With a goal to drive innovation at a local level, executives from BKM joined MPD CEO Karen Webster to discuss why a national payment system is a launch point for greater change.
With a new national payment scheme on the horizon, Turkey may have all the right ingredients to shake up its current payments market. With a goal to drive innovation at a local level, executives from BKM joined MPD CEO Karen Webster to discuss why a national payment system is a launch point for greater change.
What do you get when you combine a highly developed card payments market, a mature banking sector, the demographic advantage of a growing younger population, and a transacting environment in which 97 percent of transaction volume happens domestically?
The foundation for Turkey’s new domestic payments scheme.
BKM (Interbank Card Center of Turkey) is the force behind the country’s upcoming “Turkey’s Payment Method” or TROY, which will be live in the early part of 2016. The payment scheme is bringing together all of the banks within Turkey under the BKM umbrella, which has provided clearing and settlement services in Turkey for the last 25 years.
As Dr. Soner Canko, CEO of BKM, pointed out, nearly 97 percent of all transaction volume generated in Turkey happens domestically, but TROY can be customized to allow banks to choose their own international card scheme partners based on their preferences as well.
“TROY as a domestic scheme doesn’t mean these cards will only be usable only in Turkey. We will give freedom to our member banks that they can easily get connected to support international cross-border commerce via other relationships that we have,” said Canko, noting relationships with Discover, JCB and China UnionPay.
The main goals of the payment scheme itself are to spur independence, cost-effectiveness and innovation, but the solution will also help to bring more competition to Turkey’s payments market.
While TROY itself will be a single brand, Canko emphasized that the solution will open the door to even more brands having the ability to access the Turkish market and increase competition and offerings.
Mobile schemes like Apple Pay and Samsung Pay still face a particular set of challenges when attempting to enter European markets outside of the U.K., but BKM has high hopes that once a significant amount of debit and credit cards are accumulated under TROY, the integrations with other mobile payment methods will eventually happen as well.
Cenk Temiz, EVP of Strategy and Information Management for BKM, explained that with the launch of a national payment scheme the door will be opened to bring even greater innovation to Turkish consumers.
“Innovation is the reason why Turkish cardholders would prefer TROY over the others,” stated Temiz, adding that deploying new payment technologies and methods such as mobile payments, eCommerce payments, contactless and even biometrics will be able to happen much faster via TROY.
Another reason consumers may opt to use the national payment method is that issuers will ensure the products come with offers and rewards to incentivize cardholders to come on board.
“We are also going to decrease costs to issuing banks and they will pass those savings onto the cardholders if they choose TROY,” Canko explained.
The first phase of the TROY launch will include mag-stripe debit cards, but BKM hopes that all mag-stripe debit cards in the country will eventually transition to EMV chip and PIN cards.

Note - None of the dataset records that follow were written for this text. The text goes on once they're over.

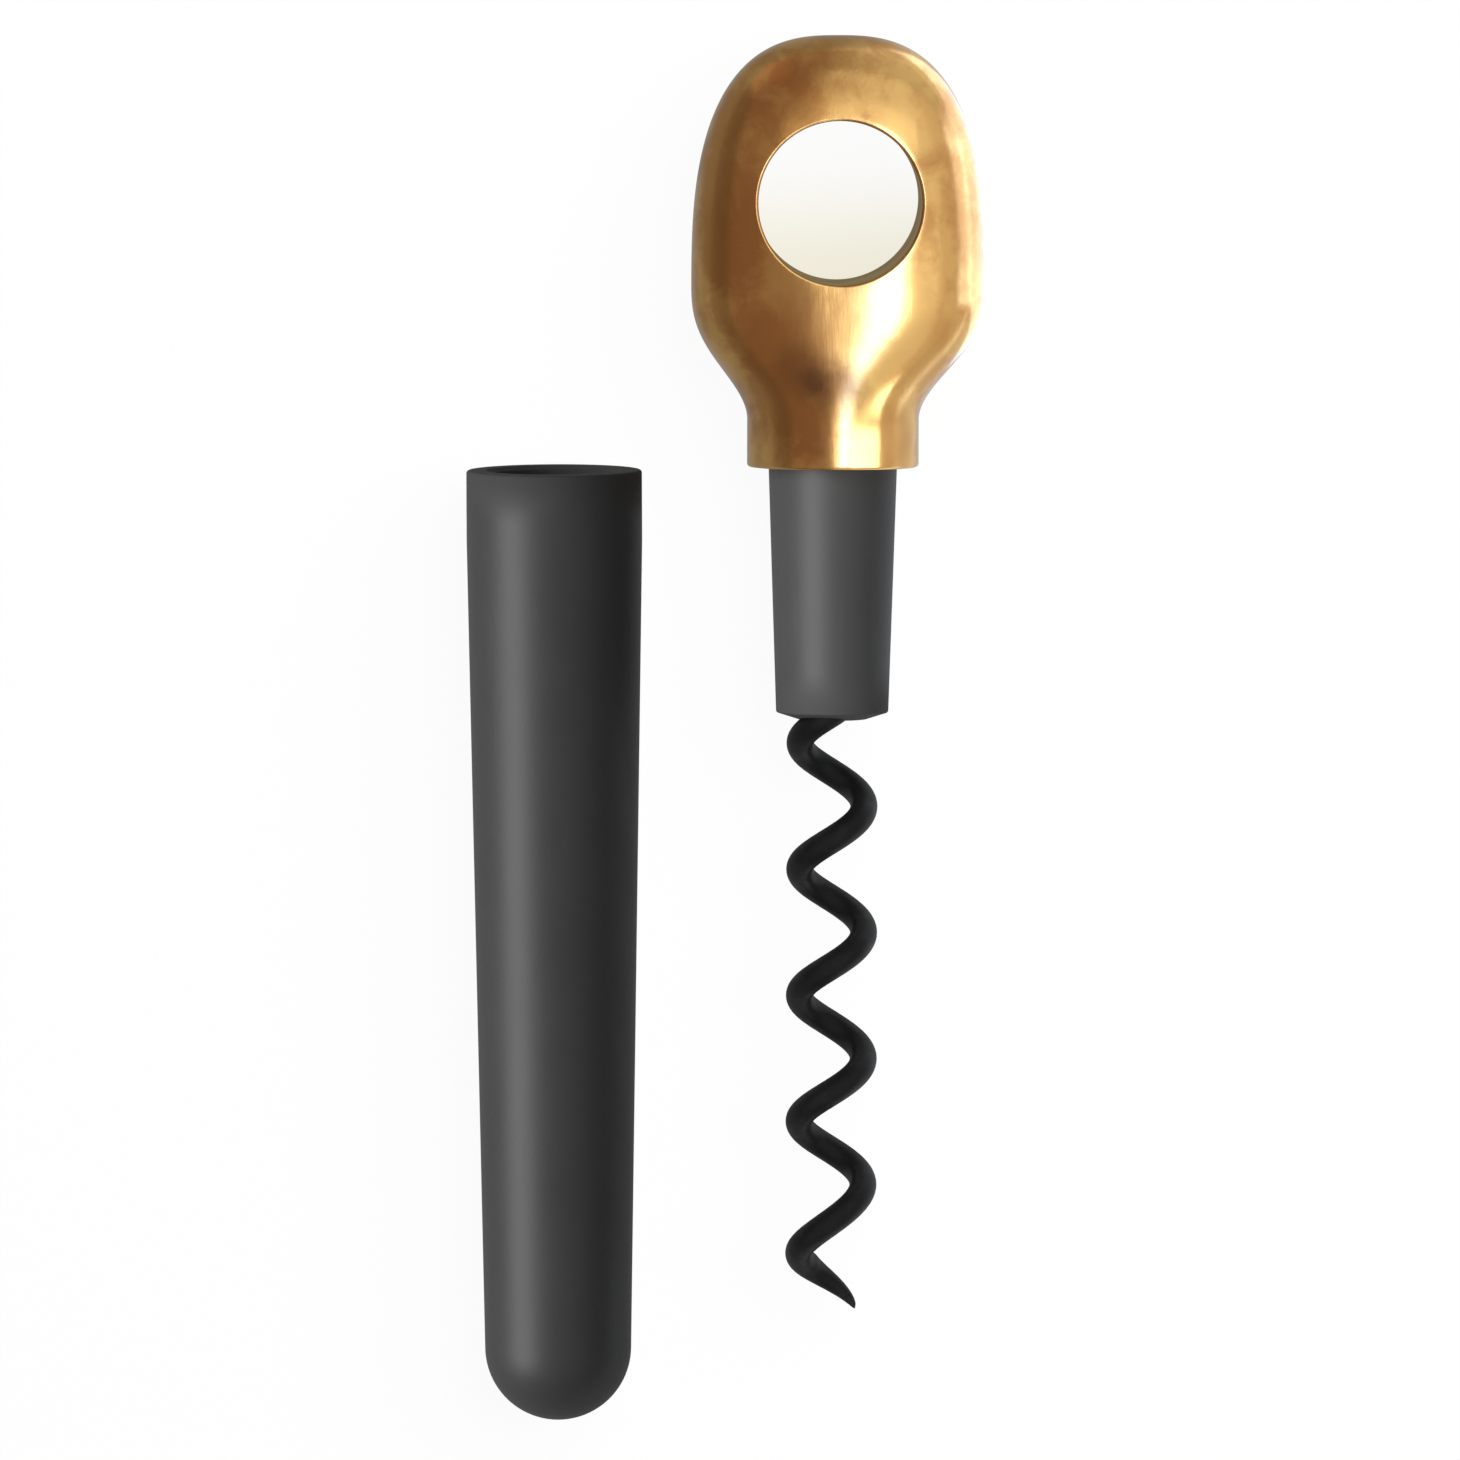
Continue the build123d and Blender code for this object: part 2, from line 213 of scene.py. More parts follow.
def headRim():
    # Once round the head's plan, as (across, height): up the right side, down the left side and along
    # the foot. Above its widest place the outline's height is bow height + crown x sin to the 2 / power.
    h = headShape
    turn = np.linspace(0, np.pi / 2, h["rimSamples"])
    crownLength = h["headLength"] - h["bowHeight"]
    crown = h["bowHeight"] + crownLength * np.sin(turn) ** (2 / h["crownFrontPower"])
    flank = np.linspace(h["neckEdge"], h["bowHeight"], h["rimSamples"], endpoint=False)
    heights = np.concatenate([flank, crown])
    middle, half = h["bowLean"] * shoulderShare(heights), headHalfWidth(heights)
    right = evenSteps(np.stack([middle + half, heights], -1), h["sideSteps"])
    left = evenSteps(np.stack([middle - half, heights], -1)[::-1], h["sideSteps"])
    turn = np.linspace(np.pi, 0, h["footSteps"] + 1)
    foot = np.stack([h["neckRadius"] * np.cos(turn), np.full(turn.shape, h["neckEdge"])], -1)
    return np.concatenate([right[:-1], left[:-1], foot[:-1]])


def eyeEdgeRows(out):
    # The eye's rounded edge, for each direction out of the eye: a ball that touches the face from below,
    # and its arc from the face's normal to the eye's wall:
    # (sin((1 - share) x bend) x normal + sin(share x bend) x inward) / sin(bend)
    h = headShape
    ball = np.array([h["bowLean"], h["eyeHeight"]]) + out * (h["eyeRadius"] + h["eyeEdge"])
    x, y, step = ball[:, 0], ball[:, 1], h["slopeStep"]
    slopeX = (headRise(x + step, y) - headRise(x - step, y)) / (2 * step)
    slopeY = (headRise(x, y + step) - headRise(x, y - step)) / (2 * step)
    steep = np.sqrt(1 + slopeX ** 2 + slopeY ** 2)
    ballRise = headRise(x, y) - h["eyeEdge"] * steep
    normal = np.stack([-slopeX, -slopeY, np.ones(len(out))], -1) / steep[:, None]
    inward = np.stack([-out[:, 0], -out[:, 1], np.zeros(len(out))], -1)
    bend = np.arccos(np.sum(normal * inward, -1))[:, None, None]
    share = np.linspace(0, 1, h["edgeSteps"])[None, :, None]
    turn = np.sin((1 - share) * bend) * normal[:, None] + np.sin(share * bend) * inward[:, None]
    middle = np.stack([x, y, ballRise], -1)[:, None]
    return middle + h["eyeEdge"] * turn / np.sin(bend)


def headFaces():
    # Rows from the front's outline through the eye to the back's outline, with a place for each of the
    # rim's. On a face the plan goes straight from the eye's edge to the rim, and the height is headRise.
    h = headShape
    rim = headRim()
    edge = eyeEdgeRows(unit(rim - np.array([h["bowLean"], h["eyeHeight"]])))
    share = (1 - (1 - np.linspace(0, 1, h["faceSteps"])) ** h["faceCrowding"])[None, :, None]
    plan = edge[:, :1, :2] * (1 - share) + rim[:, None] * share
    face = np.concatenate([plan, headRise(plan[..., 0], plan[..., 1])[..., None]], -1)
    onSide = rim[:, 1] > h["neckEdge"] + h["footSlack"]
    face[onSide, -1, 2] = 0  # there front and back meet in the middle plane
    wallLevels = np.linspace(1, -1, h["wallSteps"])[None, 1:-1, None]
    wallFoot = edge[:, -1:] * np.array([1, 1, 0])
    wall = wallFoot + edge[:, -1:, 2:] * wallLevels * np.array([0, 0, 1])
    front = np.concatenate([face[:, :0:-1], edge], 1)  # from the outline in to the eye's wall
    back = front[:, ::-1] * np.array([1, 1, -1])
    return np.concatenate([front, wall, back], 1).transpose(1, 0, 2)


def makeHead():
    # The faces, and the turned end of the neck: its rounded rim, the spigot's socket and the stud's hole
    h = headShape
    rim, socket, hole = h["neckRadius"] - h["neckEdge"], h["socketRadius"], h["studHoleRadius"]
    floorLevel, drillLevel = h["socketDepth"], h["studHoleDepth"]
    neckEnd = np.concatenate([
        arcRows((rim, h["neckEdge"]), h["neckEdge"], 0, -np.pi / 2, h["neckEdgeSteps"]),
        lineRows((rim, 0), (socket, 0), h["neckFaceSteps"])[1:],
        lineRows((socket, 0), (socket, floorLevel), h["socketSteps"])[1:],
        lineRows((socket, floorLevel), (hole, floorLevel), h["socketFloorSteps"])[1:],
        lineRows((hole, floorLevel), (hole, drillLevel), h["holeSteps"])[1:],
        lineRows((hole, drillLevel), (0, drillLevel + h["drillPoint"]), h["drillSteps"])[1:],
    ])
    around = 2 * h["footSteps"]  # the foot's places, front and back
    rings = turned(neckEnd, seat, alongScrew, acrossScrew, around)
    return makePiece("head_casting", [seat + headFaces(), rings])


# Plug: tapered collar under the head, with a small boss where the worm leaves it

plugShape = {
    "topRadius": 6.4,
    "endRadius": 5.6,
    "length": 24.5,
    "endEdge": 0.25,
    "bossRadius": 3.4,
    "bossHeight": 0.7,
    "bossEdge": 0.8,
    "spigotRadius": 6.0,
    "spigotHeight": 2.0,
    "spigotChamfer": 0.3,
    "steps": 160,         # places round it
    "shoulderSteps": 3,   # steps of its profile: under the head,
    "sideSteps": 30,      # down the side,
    "endEdgeSteps": 8,    # round the end's edge,
    "endSteps": 8,        # across the end,
    "bossEdgeSteps": 10,  # round the boss's edge
    "bossSteps": 4,       # and across the boss
}


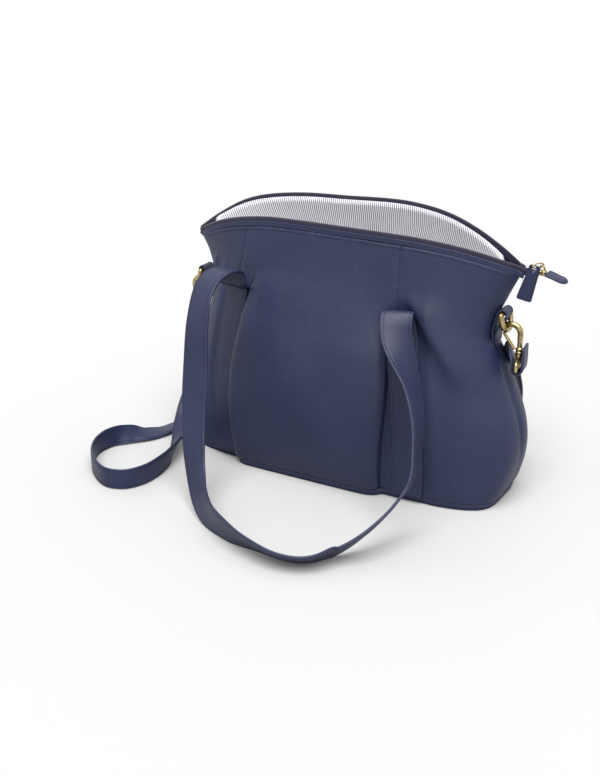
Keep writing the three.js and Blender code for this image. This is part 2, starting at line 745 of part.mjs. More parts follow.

For the past eight years, Turkey has used chip-enabled credit cards, with an estimated 15 million chip and PIN credit cards in the market today.
Canko said that through TROY, the goal is to bring those same benefits of EMV cards to the debit card segment, nothing that the country has seen decreased fraud levels and increased availability and response time rates with chip and PIN.”
Following the first launch phase, the TROY product offerings will expand to include contactless debit and credit payment cards.
“We have focused on the baseline, which is building the domestic brand rules, operations and regulations. Then on top of that we will think about adding newer generations of products such as mobile,” stated Canko, noting that an increased focus on bringing contactless acceptance up at terminals and among consumers is still needed.
BKM envisions that one day in the not so distant future, the national payment scheme will be married to the country’s nationwide digital wallet, but for now the company will continue to focus on the basics and bringing its new domestic payment system to life in 2016.